Dr. Liang Liu received the Ph.D. degree from the Department of Electrical and Computer Engineering at National University of Singapore (NUS) in 2014. He was a postdoctoral fellow at University of Toronto from 2015 to 2017, a research fellow at NUS from 2017 to 2019, and an assistant professor in the Department of Electrical and Electronic Engineering (EEE) at The Hong Kong Polytechnic University (PolyU) from 2019 to 2024. Currently, he is an associate professor in the Department of EEE at PolyU. His research interests include wireless communications and networking, advanced signal processing and optimization techniques, and Internet-of-Things (IoT). Dr. Liang LIU is an IEEE ComSoc Distinguished Lecturer for the class of 2025-2026. He is the recipient of the 2021 IEEE Signal Processing Society Best Paper Award, the 2017 IEEE Signal Processing Society Young Author Best Paper Award, the Best Student Paper Award for 2022 IEEE International Conference on Acoustics, Speech and Signal Processing (ICASSP), and the Best Paper Award for 2011 International Conference on Wireless Communications and Signal Processing (WCSP). He was listed in Highly Cited Researchers, also known as World's Most Influential Scientific Minds, by Clarivate Analytics (Thomson Reuters) in 2018. He is an editor for IEEE Transactions on Wireless Communications, and was a leading guest editor for IEEE Wireless Communications special issue on "Massive Machine-Type Communications for IoT". He is a co-author of the book "Next Generation Multiple Access" published at Wiley-IEEE Press.

Binary Cyclic-gap Constant Weight Codes with Low-Complexity Encoding and Decoding

Abstract:

In this talk, we focus on the design of binary constant weight codes that admit low-complexity encoding and decoding algorithms and that have size M=2^k so that codewords can conveniently be labeled with binary vectors of length k. For every integer l >= 3, we construct an (n=2^l, M=2^{k_l}, d=2) constant weight code C_l of weight l by encoding information in the gaps between successive 1's of a vector, and call them "cyclic-gap constant weight codes". The code is associated with a finite integer sequence of length l satisfying a constraint defined as "anchor-decodability" that is pivotal to ensure low complexity for encoding and decoding. The time complexity of the encoding algorithm is linear in the input size k, and that of the decoding algorithm is poly-logarithmic in the input size n, discounting the linear time spent on parsing the input. Neither algorithm requires expensive computation of binomial coefficients, unlike the case in many existing schemes.
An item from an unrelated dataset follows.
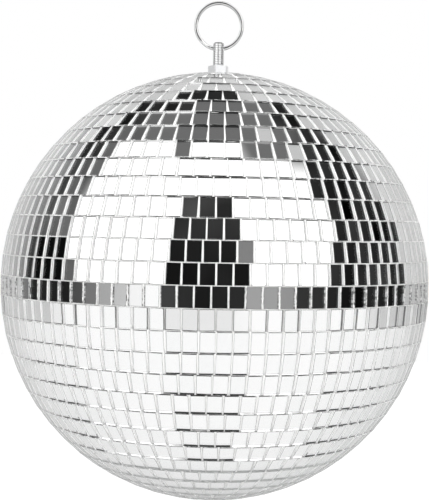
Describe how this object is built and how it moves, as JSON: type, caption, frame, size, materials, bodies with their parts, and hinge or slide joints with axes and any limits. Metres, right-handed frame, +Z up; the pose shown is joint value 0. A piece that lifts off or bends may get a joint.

Reconfigurable Intelligent Surfaces-Assisted Wireless Networks: From Theory to Practice and Its Advances

Abstract:

The reconfigurable intelligent surfaces (RIS) and its advanced simultaneously transmitting and reflecting (STAR)-RIS is conceived for full-duplex supporting simultaneous uplink and downlink users. Furthermore, dual STAR-RISs (D-STAR) is conceived as a novel architecture for 360-degree full-plane coverage. Extending from D-STAR, a double-sided STAR-RIS (DS-STAR) becomes a promising solution, with a single metasurface enabling signals impinging from both sides. Additionally, stacked intelligent metasurfaces, multi-functional RIS, and fluid-antenna-aided RIS networks are attracting increasing attention due to their flexibility in adapting to dynamic channel conditions. From implementation perspective, an intelligent deployment of RIS (i-Dris) prototype is established. The multi-RISs are deployed on the auto-guided-vehicle (AGV), whereas the transceivers are monitored by the edge server for evaluating system throughput. Federated multi-agent reinforcement learning (FMARL) scheme is proposed for each AGV-RIS consisting of the deployment and configuration parameters. Experimental results presented that i-Dris can reach up to a rate of 1 Gbps under a bandwidth of 100 MHz, with comparably low complexity.

Biography:

Li-Hsiang Shen received Ph.D. degree from the Institute of Communication Engineering, National Chiao Tung University (NCTU), Hsinchu, Taiwan, in 2020. Since February 2024, he has been an Assistant Professor with the Department of Communication Engineering, National Central University (NCU), Taoyuan, Taiwan. From 2018 to 2019, he was a Visiting Scholar with the Next Generation Wireless Research Group of the Department of Electrical and Computer Engineering (ECE), University of Southampton, U.K. From 2021 to 2023, he was a Postdoc with ECE, National Yang Ming Chiao Tung University (NYCU), Hsinchu, Taiwan. In 2023, he was a Visiting Scholar with California PATH, Berkeley DeepDrive, University of California, Berkeley (UCB), USA. His research interests include wireless broadband (5G/6G), space-air-ground integrated network (SAGIN), low Earth orbit (LEO), reconfigurable intelligent surface (RIS), wireless local area networks (WLANs), and machine and deep learning for wireless networks. He was the recipient of Ph. D Scholarship from NCTU and from Industry-Academic Elite Program in 2015-2019. He was rewarded the first prize of Broadcom Foundation Asia Pacific Workshop in 2019. In 2021, he was rewarded IEEE Best PhD Thesis Award, NYCU Outstanding Ph.D. Research, and Phi Tau Phi Scholastic Honor Society of Taiwan. In 2022, he was rewarded National Science and Technology Council (NSTC) FutureTech Award, NSTC Postdoctoral Research Abroad Program, and NSTC Postdoctoral Research Award. In 2023-2024, he was rewarded Wen-Yuan Pan Foundation Exploration Research Award, and NCU Rising Stars twice.